Exercise aim:
Restate the records below word for word.

++++

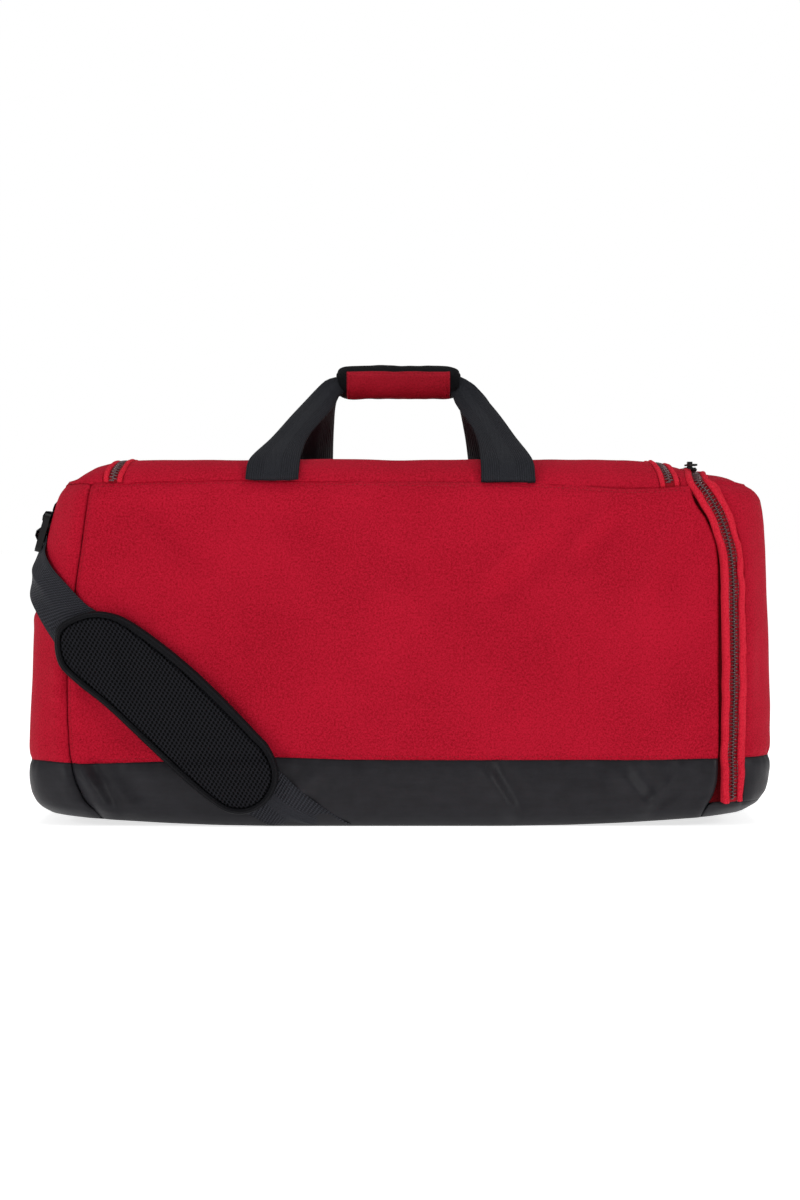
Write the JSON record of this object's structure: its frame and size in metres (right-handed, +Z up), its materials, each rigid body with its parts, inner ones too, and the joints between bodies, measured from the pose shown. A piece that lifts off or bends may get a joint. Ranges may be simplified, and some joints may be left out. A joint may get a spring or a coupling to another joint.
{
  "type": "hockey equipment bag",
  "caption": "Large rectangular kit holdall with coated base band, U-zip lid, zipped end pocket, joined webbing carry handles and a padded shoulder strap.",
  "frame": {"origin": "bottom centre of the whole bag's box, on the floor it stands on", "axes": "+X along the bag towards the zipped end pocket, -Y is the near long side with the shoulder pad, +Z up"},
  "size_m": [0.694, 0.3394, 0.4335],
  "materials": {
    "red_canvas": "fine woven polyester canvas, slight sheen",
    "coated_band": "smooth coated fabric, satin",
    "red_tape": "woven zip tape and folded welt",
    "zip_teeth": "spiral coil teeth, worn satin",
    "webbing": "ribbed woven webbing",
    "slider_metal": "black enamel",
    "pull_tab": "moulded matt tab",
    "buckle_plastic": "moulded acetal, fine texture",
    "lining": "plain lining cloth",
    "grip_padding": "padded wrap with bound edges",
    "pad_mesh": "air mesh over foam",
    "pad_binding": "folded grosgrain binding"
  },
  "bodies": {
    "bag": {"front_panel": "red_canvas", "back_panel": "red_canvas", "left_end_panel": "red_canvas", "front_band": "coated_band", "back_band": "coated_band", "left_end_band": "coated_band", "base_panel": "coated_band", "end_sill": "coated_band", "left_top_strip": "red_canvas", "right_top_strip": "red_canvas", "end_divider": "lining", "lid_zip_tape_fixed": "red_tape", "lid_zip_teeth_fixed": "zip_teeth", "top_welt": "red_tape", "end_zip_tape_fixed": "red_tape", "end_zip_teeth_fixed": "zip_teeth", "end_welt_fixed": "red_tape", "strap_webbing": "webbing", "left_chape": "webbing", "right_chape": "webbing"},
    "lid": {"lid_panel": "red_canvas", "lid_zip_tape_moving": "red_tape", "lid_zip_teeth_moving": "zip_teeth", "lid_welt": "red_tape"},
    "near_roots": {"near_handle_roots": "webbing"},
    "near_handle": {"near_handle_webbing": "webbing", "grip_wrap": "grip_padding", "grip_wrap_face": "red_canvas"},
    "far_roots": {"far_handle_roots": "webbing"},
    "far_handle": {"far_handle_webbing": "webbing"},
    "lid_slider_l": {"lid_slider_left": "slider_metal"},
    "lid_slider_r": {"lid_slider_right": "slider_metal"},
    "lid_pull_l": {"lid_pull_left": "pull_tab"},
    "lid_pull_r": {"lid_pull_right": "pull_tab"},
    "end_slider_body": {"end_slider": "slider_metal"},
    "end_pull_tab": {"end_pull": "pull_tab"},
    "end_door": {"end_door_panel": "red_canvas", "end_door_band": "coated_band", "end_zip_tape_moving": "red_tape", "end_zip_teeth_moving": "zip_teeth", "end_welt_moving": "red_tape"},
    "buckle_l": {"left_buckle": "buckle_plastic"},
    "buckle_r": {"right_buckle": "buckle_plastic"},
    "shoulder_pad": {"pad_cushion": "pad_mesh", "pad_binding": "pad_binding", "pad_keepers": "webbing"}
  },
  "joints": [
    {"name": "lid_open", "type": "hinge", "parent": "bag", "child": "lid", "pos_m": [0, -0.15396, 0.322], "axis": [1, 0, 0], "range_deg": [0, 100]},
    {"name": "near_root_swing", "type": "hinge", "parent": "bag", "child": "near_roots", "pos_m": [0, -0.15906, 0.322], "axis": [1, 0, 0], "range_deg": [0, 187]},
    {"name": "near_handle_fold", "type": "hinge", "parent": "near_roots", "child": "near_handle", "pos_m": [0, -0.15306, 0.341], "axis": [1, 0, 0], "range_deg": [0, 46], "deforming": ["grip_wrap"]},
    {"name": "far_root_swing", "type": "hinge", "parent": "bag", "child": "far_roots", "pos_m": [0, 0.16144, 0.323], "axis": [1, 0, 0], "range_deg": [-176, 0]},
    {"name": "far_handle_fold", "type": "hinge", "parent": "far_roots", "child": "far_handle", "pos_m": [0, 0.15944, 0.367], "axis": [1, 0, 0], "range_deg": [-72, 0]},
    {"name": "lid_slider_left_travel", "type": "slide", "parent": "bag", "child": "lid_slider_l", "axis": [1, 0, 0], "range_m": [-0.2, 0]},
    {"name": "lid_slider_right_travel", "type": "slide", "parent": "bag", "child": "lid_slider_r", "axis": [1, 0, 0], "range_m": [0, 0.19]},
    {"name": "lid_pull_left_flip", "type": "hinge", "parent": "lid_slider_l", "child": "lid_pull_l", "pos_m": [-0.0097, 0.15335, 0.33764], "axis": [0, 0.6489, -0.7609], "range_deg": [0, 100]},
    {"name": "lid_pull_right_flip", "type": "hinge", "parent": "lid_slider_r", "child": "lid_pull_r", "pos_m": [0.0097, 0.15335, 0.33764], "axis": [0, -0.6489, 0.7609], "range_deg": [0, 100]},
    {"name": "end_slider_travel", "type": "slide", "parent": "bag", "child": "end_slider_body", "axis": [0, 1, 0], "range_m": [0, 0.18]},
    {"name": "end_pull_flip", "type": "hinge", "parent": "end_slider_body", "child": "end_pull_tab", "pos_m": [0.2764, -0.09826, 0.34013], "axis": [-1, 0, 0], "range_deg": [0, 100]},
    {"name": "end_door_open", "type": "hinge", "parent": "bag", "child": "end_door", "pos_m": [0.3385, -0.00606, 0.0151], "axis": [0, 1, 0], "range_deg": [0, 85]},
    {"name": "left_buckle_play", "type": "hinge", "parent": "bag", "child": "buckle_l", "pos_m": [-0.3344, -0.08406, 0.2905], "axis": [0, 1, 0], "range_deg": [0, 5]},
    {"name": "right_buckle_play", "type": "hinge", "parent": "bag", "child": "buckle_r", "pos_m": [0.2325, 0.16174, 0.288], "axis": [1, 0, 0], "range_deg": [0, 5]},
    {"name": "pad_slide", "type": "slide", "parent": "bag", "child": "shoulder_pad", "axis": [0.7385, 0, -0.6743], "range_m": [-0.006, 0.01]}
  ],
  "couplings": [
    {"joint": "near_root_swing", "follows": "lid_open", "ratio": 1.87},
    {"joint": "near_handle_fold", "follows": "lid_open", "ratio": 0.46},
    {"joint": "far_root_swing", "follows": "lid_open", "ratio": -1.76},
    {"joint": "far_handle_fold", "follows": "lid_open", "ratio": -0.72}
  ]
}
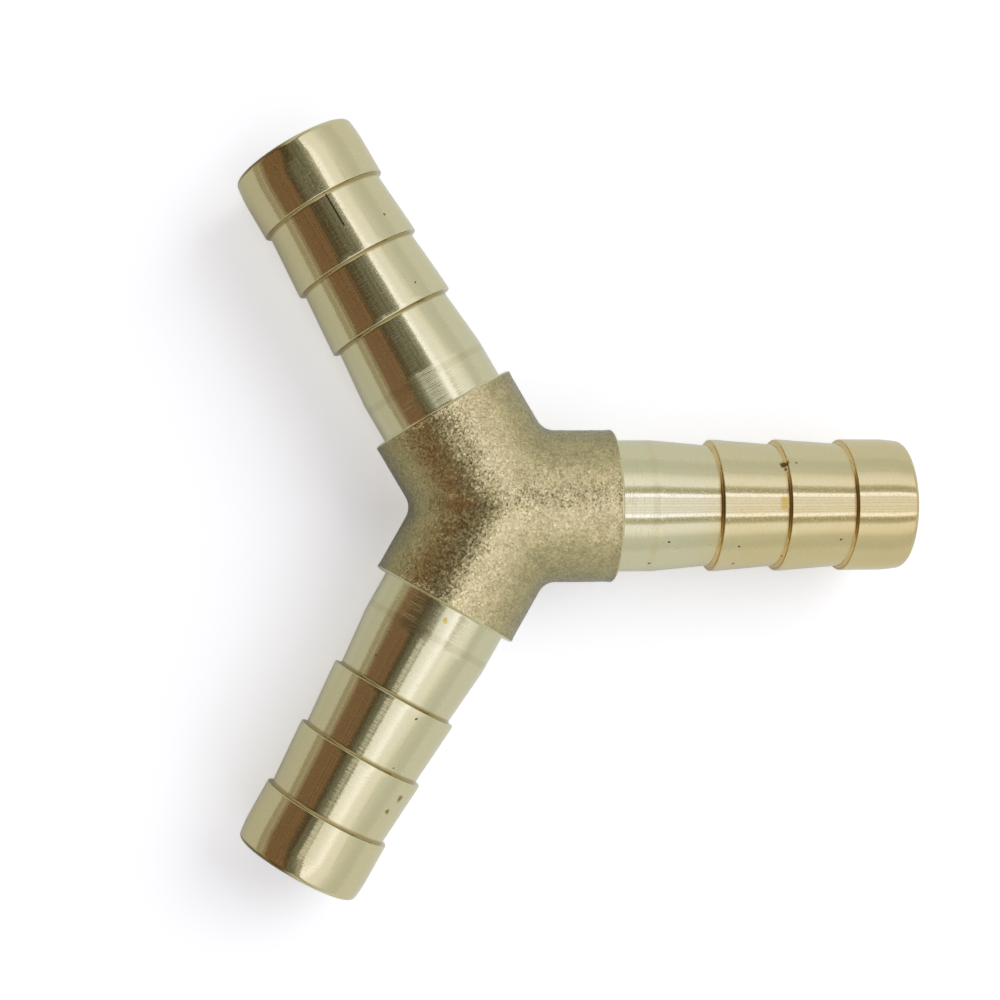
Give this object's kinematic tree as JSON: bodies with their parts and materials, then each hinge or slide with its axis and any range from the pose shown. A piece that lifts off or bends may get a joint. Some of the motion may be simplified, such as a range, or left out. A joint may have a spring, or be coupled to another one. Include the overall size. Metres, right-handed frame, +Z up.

++++

Written answer:
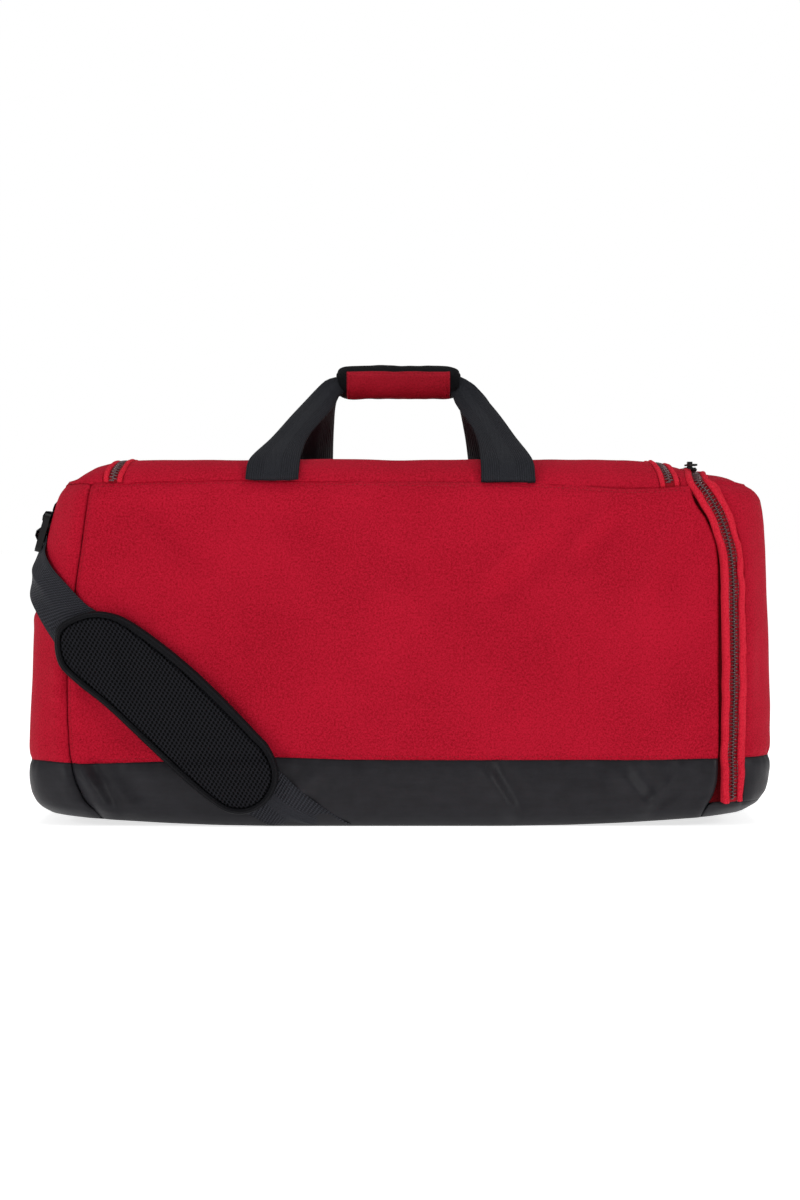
Write the JSON record of this object's structure: its frame and size in metres (right-handed, +Z up), its materials, each rigid body with its parts, inner ones too, and the joints between bodies, measured from the pose shown. A piece that lifts off or bends may get a joint. Ranges may be simplified, and some joints may be left out. A joint may get a spring or a coupling to another joint.
{
  "type": "hockey equipment bag",
  "caption": "Large rectangular kit holdall with coated base band, U-zip lid, zipped end pocket, joined webbing carry handles and a padded shoulder strap.",
  "frame": {"origin": "bottom centre of the whole bag's box, on the floor it stands on", "axes": "+X along the bag towards the zipped end pocket, -Y is the near long side with the shoulder pad, +Z up"},
  "size_m": [0.694, 0.3394, 0.4335],
  "materials": {
    "red_canvas": "fine woven polyester canvas, slight sheen",
    "coated_band": "smooth coated fabric, satin",
    "red_tape": "woven zip tape and folded welt",
    "zip_teeth": "spiral coil teeth, worn satin",
    "webbing": "ribbed woven webbing",
    "slider_metal": "black enamel",
    "pull_tab": "moulded matt tab",
    "buckle_plastic": "moulded acetal, fine texture",
    "lining": "plain lining cloth",
    "grip_padding": "padded wrap with bound edges",
    "pad_mesh": "air mesh over foam",
    "pad_binding": "folded grosgrain binding"
  },
  "bodies": {
    "bag": {"front_panel": "red_canvas", "back_panel": "red_canvas", "left_end_panel": "red_canvas", "front_band": "coated_band", "back_band": "coated_band", "left_end_band": "coated_band", "base_panel": "coated_band", "end_sill": "coated_band", "left_top_strip": "red_canvas", "right_top_strip": "red_canvas", "end_divider": "lining", "lid_zip_tape_fixed": "red_tape", "lid_zip_teeth_fixed": "zip_teeth", "top_welt": "red_tape", "end_zip_tape_fixed": "red_tape", "end_zip_teeth_fixed": "zip_teeth", "end_welt_fixed": "red_tape", "strap_webbing": "webbing", "left_chape": "webbing", "right_chape": "webbing"},
    "lid": {"lid_panel": "red_canvas", "lid_zip_tape_moving": "red_tape", "lid_zip_teeth_moving": "zip_teeth", "lid_welt": "red_tape"},
    "near_roots": {"near_handle_roots": "webbing"},
    "near_handle": {"near_handle_webbing": "webbing", "grip_wrap": "grip_padding", "grip_wrap_face": "red_canvas"},
    "far_roots": {"far_handle_roots": "webbing"},
    "far_handle": {"far_handle_webbing": "webbing"},
    "lid_slider_l": {"lid_slider_left": "slider_metal"},
    "lid_slider_r": {"lid_slider_right": "slider_metal"},
    "lid_pull_l": {"lid_pull_left": "pull_tab"},
    "lid_pull_r": {"lid_pull_right": "pull_tab"},
    "end_slider_body": {"end_slider": "slider_metal"},
    "end_pull_tab": {"end_pull": "pull_tab"},
    "end_door": {"end_door_panel": "red_canvas", "end_door_band": "coated_band", "end_zip_tape_moving": "red_tape", "end_zip_teeth_moving": "zip_teeth", "end_welt_moving": "red_tape"},
    "buckle_l": {"left_buckle": "buckle_plastic"},
    "buckle_r": {"right_buckle": "buckle_plastic"},
    "shoulder_pad": {"pad_cushion": "pad_mesh", "pad_binding": "pad_binding", "pad_keepers": "webbing"}
  },
  "joints": [
    {"name": "lid_open", "type": "hinge", "parent": "bag", "child": "lid", "pos_m": [0, -0.15396, 0.322], "axis": [1, 0, 0], "range_deg": [0, 100]},
    {"name": "near_root_swing", "type": "hinge", "parent": "bag", "child": "near_roots", "pos_m": [0, -0.15906, 0.322], "axis": [1, 0, 0], "range_deg": [0, 187]},
    {"name": "near_handle_fold", "type": "hinge", "parent": "near_roots", "child": "near_handle", "pos_m": [0, -0.15306, 0.341], "axis": [1, 0, 0], "range_deg": [0, 46], "deforming": ["grip_wrap"]},
    {"name": "far_root_swing", "type": "hinge", "parent": "bag", "child": "far_roots", "pos_m": [0, 0.16144, 0.323], "axis": [1, 0, 0], "range_deg": [-176, 0]},
    {"name": "far_handle_fold", "type": "hinge", "parent": "far_roots", "child": "far_handle", "pos_m": [0, 0.15944, 0.367], "axis": [1, 0, 0], "range_deg": [-72, 0]},
    {"name": "lid_slider_left_travel", "type": "slide", "parent": "bag", "child": "lid_slider_l", "axis": [1, 0, 0], "range_m": [-0.2, 0]},
    {"name": "lid_slider_right_travel", "type": "slide", "parent": "bag", "child": "lid_slider_r", "axis": [1, 0, 0], "range_m": [0, 0.19]},
    {"name": "lid_pull_left_flip", "type": "hinge", "parent": "lid_slider_l", "child": "lid_pull_l", "pos_m": [-0.0097, 0.15335, 0.33764], "axis": [0, 0.6489, -0.7609], "range_deg": [0, 100]},
    {"name": "lid_pull_right_flip", "type": "hinge", "parent": "lid_slider_r", "child": "lid_pull_r", "pos_m": [0.0097, 0.15335, 0.33764], "axis": [0, -0.6489, 0.7609], "range_deg": [0, 100]},
    {"name": "end_slider_travel", "type": "slide", "parent": "bag", "child": "end_slider_body", "axis": [0, 1, 0], "range_m": [0, 0.18]},
    {"name": "end_pull_flip", "type": "hinge", "parent": "end_slider_body", "child": "end_pull_tab", "pos_m": [0.2764, -0.09826, 0.34013], "axis": [-1, 0, 0], "range_deg": [0, 100]},
    {"name": "end_door_open", "type": "hinge", "parent": "bag", "child": "end_door", "pos_m": [0.3385, -0.00606, 0.0151], "axis": [0, 1, 0], "range_deg": [0, 85]},
    {"name": "left_buckle_play", "type": "hinge", "parent": "bag", "child": "buckle_l", "pos_m": [-0.3344, -0.08406, 0.2905], "axis": [0, 1, 0], "range_deg": [0, 5]},
    {"name": "right_buckle_play", "type": "hinge", "parent": "bag", "child": "buckle_r", "pos_m": [0.2325, 0.16174, 0.288], "axis": [1, 0, 0], "range_deg": [0, 5]},
    {"name": "pad_slide", "type": "slide", "parent": "bag", "child": "shoulder_pad", "axis": [0.7385, 0, -0.6743], "range_m": [-0.006, 0.01]}
  ],
  "couplings": [
    {"joint": "near_root_swing", "follows": "lid_open", "ratio": 1.87},
    {"joint": "near_handle_fold", "follows": "lid_open", "ratio": 0.46},
    {"joint": "far_root_swing", "follows": "lid_open", "ratio": -1.76},
    {"joint": "far_handle_fold", "follows": "lid_open", "ratio": -0.72}
  ]
}
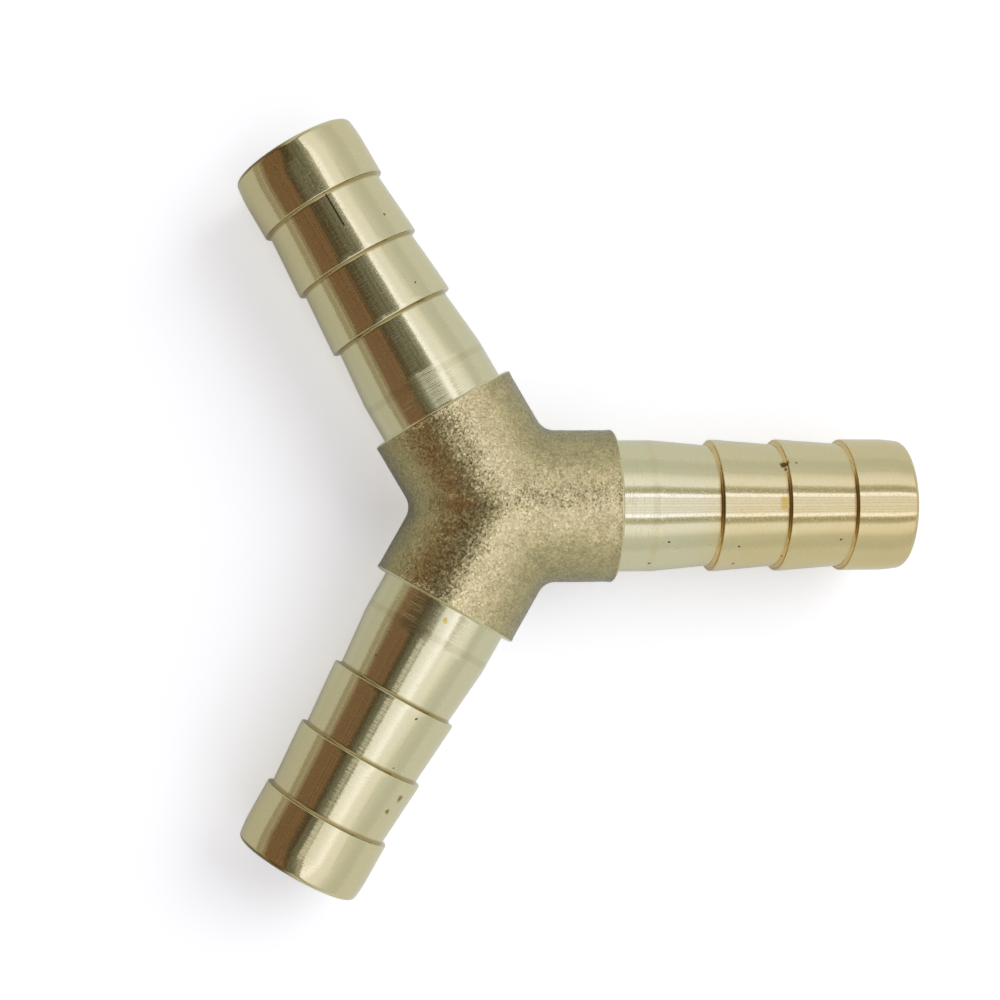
Give this object's kinematic tree as JSON: bodies with their parts and materials, then each hinge or slide with its axis and any range from the pose shown. A piece that lifts off or bends may get a joint. Some of the motion may be simplified, such as a range, or left out. A joint may have a spring, or be coupled to another one. Include the overall size. Metres, right-handed frame, +Z up.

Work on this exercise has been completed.